Though, maybe it was just an earthquake or something.

Date: 2007-03-10 02:47 am (UTC)
From: [identity profile] princessofg.livejournal.com
so glad that:

1. you are back
2. you are writing
3. you are writing sg-1????? say you are.

*hugs*

Date: 2007-03-10 05:53 pm (UTC)
From: [identity profile] http://users.livejournal.com/_minxy_/
1. Yay!
2. omg saaaavvvveeee meeeeeee
3. *head buried in pillow* Yesh. Drat them. One third of a Jack/Daniel written and just the beginnings of this huuuuuuge Sam and Cam and Teal'c thing. *head/pillow*

*hugs back*

Date: 2007-03-10 06:43 am (UTC)
lyr: (Zoe: annasiconnas)
From: [personal profile] lyr
Just chiming in to say great post, and that I really respect that you're taking your experiences and drawing fuel from them to volunteer at a women's shelter.

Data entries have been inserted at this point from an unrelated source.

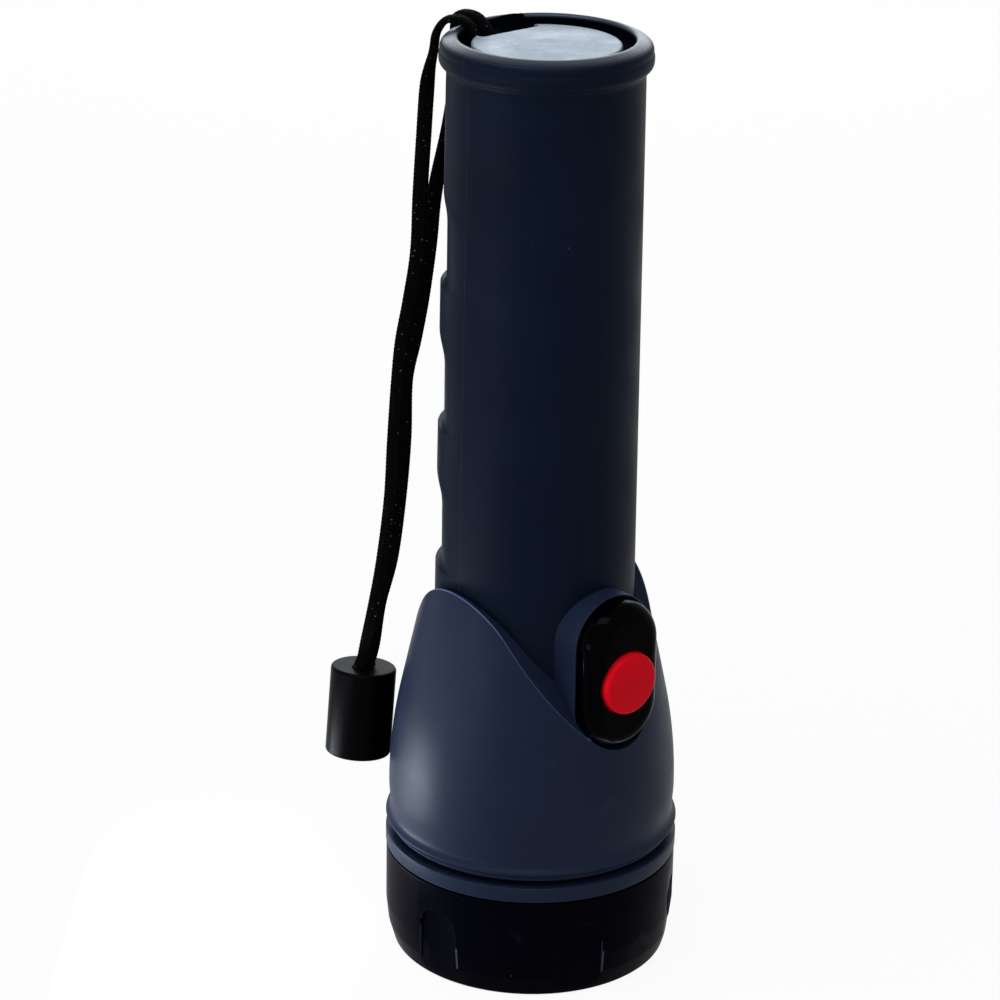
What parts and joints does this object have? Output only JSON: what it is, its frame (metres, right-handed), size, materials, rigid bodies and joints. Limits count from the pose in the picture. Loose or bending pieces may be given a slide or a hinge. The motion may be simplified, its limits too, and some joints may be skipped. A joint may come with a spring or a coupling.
{
  "type": "led flashlight",
  "caption": "LED flashlight standing on its screw-off front ring, with a tapered grip handle, a head shell cut into side petals, a push switch and a wrist cord",
  "frame": {"origin": "on the flashlight's axis, in the plane of the front ring's front face, which it stands on", "axes": "+Z runs along the axis from the lens to the tail, -Y is the side with the push button, +X completes a right-handed frame"},
  "size_m": [0.0633, 0.0668, 0.2018],
  "materials": {
    "slate_rubber": "soft-touch matte moulded plastic, dark slate blue",
    "slate_plastic": "satin moulded plastic, slate blue",
    "black_plastic": "satin moulded plastic, black",
    "gloss_black": "polished moulded plastic, black",
    "red_plastic": "satin moulded plastic, red",
    "grey_plastic": "satin moulded plastic, slate grey",
    "clear_plastic": "clear polished plastic",
    "seal_rubber": "soft black rubber",
    "mirror_metal": "metallised mirror coating",
    "circuit_board": "white solder mask on board",
    "led_yellow": "clear dome over yellow phosphor",
    "white_plastic": "plain moulded plastic, off-white",
    "brass": "bare stamped and turned brass",
    "spring_steel": "nickel-plated spring steel",
    "cell_jacket": "plain metallised jacket",
    "cord_black": "braided nylon, black with a fine fleck",
    "stopper_black": "satin moulded plastic, black"
  },
  "bodies": {
    "front_assembly": {"front_ring": "black_plastic", "window_gasket": "seal_rubber", "window": "clear_plastic", "reflector": "mirror_metal", "led": "led_yellow", "led_board": "circuit_board", "module_holder": "white_plastic", "contact_ring": "brass", "centre_contact": "brass", "battery_1": "cell_jacket", "battery_2": "cell_jacket"},
    "seal": {"collar_seal": "seal_rubber"},
    "handle": {"screw_collar": "slate_plastic", "head_shell": "slate_plastic", "handle_tube": "slate_rubber", "switch_cover": "gloss_black", "switch_body": "black_plastic", "tail_strip": "brass", "head_strip": "brass", "tail_plate": "spring_steel", "tail_spring": "spring_steel", "tail_cap": "grey_plastic", "cord_pin": "spring_steel", "cord_strand_front": "cord_black", "cord_strand_rear": "cord_black", "cord_stopper": "stopper_black"},
    "button": {"push_button": "red_plastic"}
  },
  "joints": [
    {"name": "handle_rise", "type": "slide", "parent": "front_assembly", "child": "seal", "axis": [0, 0, 1], "range_m": [0, 0.008]},
    {"name": "handle_turn", "type": "hinge", "parent": "seal", "child": "handle", "pos_m": [0, 0, 0.0225], "axis": [0, 0, 1], "range_deg": [0, 720]},
    {"name": "button_press", "type": "slide", "parent": "handle", "child": "button", "axis": [0, 1, 0], "range_m": [0, 0.0012], "stiffness_N_per_m": 2500}
  ],
  "couplings": [
    {"joint": "handle_turn", "follows": "handle_rise", "rad_per_m": 1570.8}
  ]
}
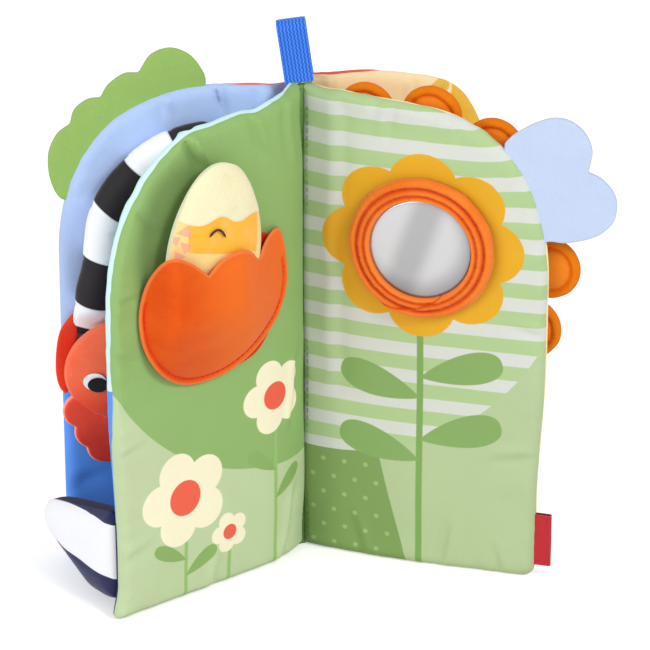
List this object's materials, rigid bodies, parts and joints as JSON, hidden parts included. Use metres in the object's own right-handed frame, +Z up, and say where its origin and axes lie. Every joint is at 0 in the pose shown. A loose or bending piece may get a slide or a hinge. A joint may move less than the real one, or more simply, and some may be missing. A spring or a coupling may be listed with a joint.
{
  "type": "soft book",
  "caption": "Soft cloth book for a baby: padded arch-topped leaves sewn at a spine, with covers that swing, a tulip pocket and chick, a mirror flower, a fish, felt tabs and a hang loop.",
  "frame": {"origin": "foot of the gutter seam between the two inner pages, on the surface the book stands on", "axes": "+Z up the spine, +X to the reader's right, -Y towards the reader"},
  "size_m": [0.2492, 0.1386, 0.2497],
  "materials": {
    "sky_cloth": "soft woven polyester",
    "coral_cloth": "soft woven polyester",
    "peach_cloth": "soft woven polyester",
    "padding": "polyester wadding",
    "green_cloth": "soft woven polyester, printed",
    "aqua_cloth": "soft woven polyester",
    "stripe_cloth": "soft woven polyester, printed stripes",
    "yellow_cloth": "soft woven polyester",
    "binding": "woven tape",
    "webbing": "woven polyester webbing",
    "velour_orange": "short pile velour",
    "velour_red": "short pile velour",
    "plush_yellow": "short pile plush, printed",
    "plush_cream": "short pile plush",
    "stuffing": "polyester fibrefill",
    "mirror": "metallised plastic film",
    "felt_blue": "felt",
    "felt_green": "felt",
    "ribbon_red": "satin ribbon",
    "knit_stripe": "brushed knit, black and white bands",
    "fish_cloth": "brushed knit",
    "fin_cloth": "velour",
    "felt_white": "felt",
    "felt_black": "felt",
    "plush_white": "brushed plush",
    "navy_cloth": "brushed knit",
    "petal_orange": "padded velour"
  },
  "bodies": {
    "root": {"chick_back": "plush_cream", "chick_front": "plush_yellow", "chick_stuffing": "stuffing", "cloud_tab": "felt_blue", "hang_loop": "webbing", "left_page_back_panel": "aqua_cloth", "left_page_front_panel": "green_cloth", "left_page_padding": "padding", "mane_petal_1": "petal_orange", "mane_petal_2": "petal_orange", "mane_petal_3": "petal_orange", "mane_petal_4": "petal_orange", "mane_petal_5": "petal_orange", "mane_petal_6": "petal_orange", "mane_petal_7": "petal_orange", "mane_petal_8": "petal_orange", "mane_petal_9": "petal_orange", "mirror_disc": "mirror", "mirror_ring": "velour_orange", "pocket_front": "velour_orange", "pocket_lining": "velour_red", "right_page_back_panel": "yellow_cloth", "right_page_front_panel": "stripe_cloth", "right_page_padding": "padding", "side_tag": "ribbon_red", "spine_binding": "binding", "spine_tape": "binding", "tail_dark_panel": "navy_cloth", "tail_pale_panel": "plush_white", "tail_stuffing": "stuffing"},
    "front_cover": {"bush_tab": "felt_green", "fish_back": "fish_cloth", "fish_back_fin": "fin_cloth", "fish_eye_pupil": "felt_black", "fish_eye_white": "felt_white", "fish_fin": "fin_cloth", "fish_front": "fish_cloth", "fish_stuffing": "stuffing", "front_cover_inner_panel": "sky_cloth", "front_cover_outer_panel": "coral_cloth", "front_cover_padding": "padding", "striped_tube_cover": "knit_stripe", "striped_tube_stuffing": "stuffing"},
    "back_cover": {"back_cover_inner_panel": "peach_cloth", "back_cover_outer_panel": "coral_cloth", "back_cover_padding": "padding"}
  },
  "joints": [
    {"name": "front_cover_hinge", "type": "hinge", "parent": "root", "child": "front_cover", "pos_m": [-0.0026, 0.01672, 0.11], "axis": [0, 0, 1], "range_deg": [-90, 2]},
    {"name": "back_cover_hinge", "type": "hinge", "parent": "root", "child": "back_cover", "pos_m": [0.00009, 0.01699, 0.11], "axis": [0, 0, 1], "range_deg": [-24, 65]}
  ]
}
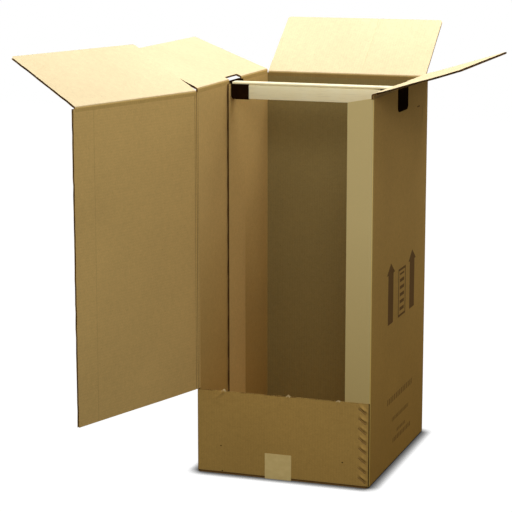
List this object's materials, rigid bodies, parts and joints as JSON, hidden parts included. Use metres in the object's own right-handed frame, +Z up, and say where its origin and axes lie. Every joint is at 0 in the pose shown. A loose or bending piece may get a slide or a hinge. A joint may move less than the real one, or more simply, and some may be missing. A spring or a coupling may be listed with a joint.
{
  "type": "wardrobe moving box",
  "caption": "Tall corrugated carton with a hinged front door panel, open top flaps and a clothes hanging bar hooked over its side walls.",
  "frame": {"origin": "on the ground under the middle of the carton's body, on the underside of the bottom tape", "axes": "+X to the right along the front, +Y from the front to the back, +Z up"},
  "size_m": [1.1065, 1.2875, 1.2439],
  "materials": {
    "kraft_board": "matt brown kraft liner over corrugated medium",
    "cream_paint": "satin cream paint",
    "black_plastic": "moulded black plastic, slightly glossy",
    "paper_tape": "kraft paper tape",
    "stitch_wire": "flat stitching wire, dull"
  },
  "bodies": {
    "carton": {"carton_body": "kraft_board", "left_bar_support": "kraft_board", "right_bar_support": "kraft_board", "hanging_bar": "cream_paint", "left_bar_hook": "black_plastic", "right_bar_hook": "black_plastic", "bottom_tape": "paper_tape", "wire_stitch_1": "stitch_wire", "wire_stitch_2": "stitch_wire", "wire_stitch_3": "stitch_wire", "wire_stitch_4": "stitch_wire", "wire_stitch_5": "stitch_wire", "wire_stitch_6": "stitch_wire", "wire_stitch_7": "stitch_wire", "wire_stitch_8": "stitch_wire"},
    "door": {"door_panel": "kraft_board"},
    "door_flap": {"door_top_flap": "kraft_board"},
    "left_flap": {"left_top_flap": "kraft_board"},
    "back_flap": {"back_top_flap": "kraft_board"},
    "right_flap": {"right_top_flap": "kraft_board"}
  },
  "joints": [
    {"name": "door_crease", "type": "hinge", "parent": "carton", "child": "door", "pos_m": [-0.251, -0.302, 0.665], "axis": [0, 0, -1], "range_deg": [-108, 2]},
    {"name": "door_flap_crease", "type": "hinge", "parent": "door", "child": "door_flap", "pos_m": [-0.251, -0.302, 1.09045], "axis": [-0.309, -0.9511, 0], "range_deg": [-152.5, 57.5]},
    {"name": "left_flap_crease", "type": "hinge", "parent": "carton", "child": "left_flap", "pos_m": [-0.251, 0, 1.097], "axis": [0, -1, 0], "range_deg": [-158.5, 51.5]},
    {"name": "back_flap_crease", "type": "hinge", "parent": "carton", "child": "back_flap", "pos_m": [0, 0.302, 1.09045], "axis": [-1, 0, 0], "range_deg": [-143, 67]},
    {"name": "right_flap_crease", "type": "hinge", "parent": "carton", "child": "right_flap", "pos_m": [0.251, 0, 1.097], "axis": [0, 1, 0], "range_deg": [-163, 47]}
  ]
}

Date: 2007-03-10 05:54 pm (UTC)
From: [identity profile] http://users.livejournal.com/_minxy_/
Thanks. I was a little concerned that it flitted so multiple personality-like from resentment to amusement to rudeness to nobility, but I'm glad it left a good impression. Sometimes I wonder about myself.

Date: 2007-03-10 08:29 am (UTC)
From: [identity profile] delphia2000.livejournal.com
I think your volunteer effort is wonderful and now I have one more reason to admire you. I wish I could have grown up like you.

Date: 2007-03-10 05:59 pm (UTC)
From: [identity profile] http://users.livejournal.com/_minxy_/
Every once in a while, despite the fact that for a lot of my friends this is nothing to bat an eyelash at, I realize what a gift it is to be in my family. Even when I get a little tired of living with them these days, I really do still appreciate them.

The point of all this time off was to do something noble along side all the traveling for self, so it's been in the embryonic planning stages for a while, and I'm starting to get edgy now that I want to do something (I think that might be where the long writing project came from too) so it's time. Yes. When I get the information in I might farm out the idea to see if anyone wants to come with, as it's the early planning/organization that's sometimes the sticking point, but I'm happy enough to go with just me.

Thanks delph, your admiration is quite a compliment.